Roger also doesn’t seem to be overly flummoxed when the first coup attempt fails, though he does complain that they only managed to kill a general and a minister who Garcia wanted out of the way anyway.
He also doesn’t let himself get too down when he rescues Rafael from prison and manages to get about 20 political prisoners killed in the process. In fact, he just uses that as fuel to go forward with the so-crazy-it’s-suicide-just-to-think-about-it scheme to take down Garcia once and for all.
At least Camillio hasn’t abandoned all common sense as he saves the best for last with the final assault on Garcia’s old Spanish fortress that is serving as his headquarters. Roger is ducking, diving, rolling around, commandeering jeeps, and driving with one hand while mowing down wave after wave of guards with the other.

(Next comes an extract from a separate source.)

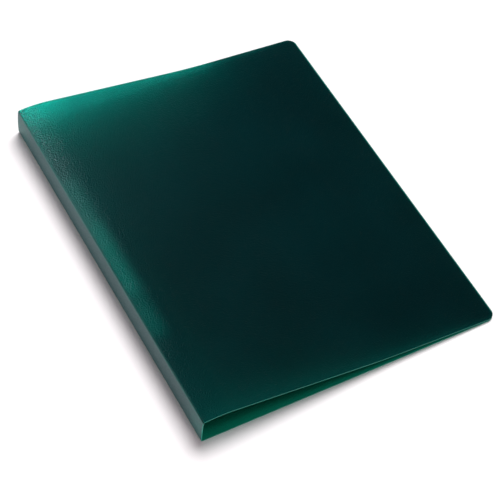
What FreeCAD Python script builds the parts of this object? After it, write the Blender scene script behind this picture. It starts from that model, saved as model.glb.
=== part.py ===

While Roger’s lackadaisical detonation of the bomb he stashed on board Garcia’s helicopter that comes complete with body flopping in the air will no doubt be mentioned as a highlight by many fans of the Cobra Mission mythos, another moment manages to capture the flavor of this movie in microcosm.
It’s when Garcia has Roger surrounded by about fifty soldiers and he and Roger get into an argument about which one of them has ten minutes to live! You don’t usually see that in your final showdowns between ruthless dictator and badly dubbed killing machine, but it’s all about machismo in that part of the world!
This one doesn’t live up to its predecessor, but if you’re the kind of person who somehow ends up with a copy of this movie in your possession, you really can’t by definition be disappointed in it.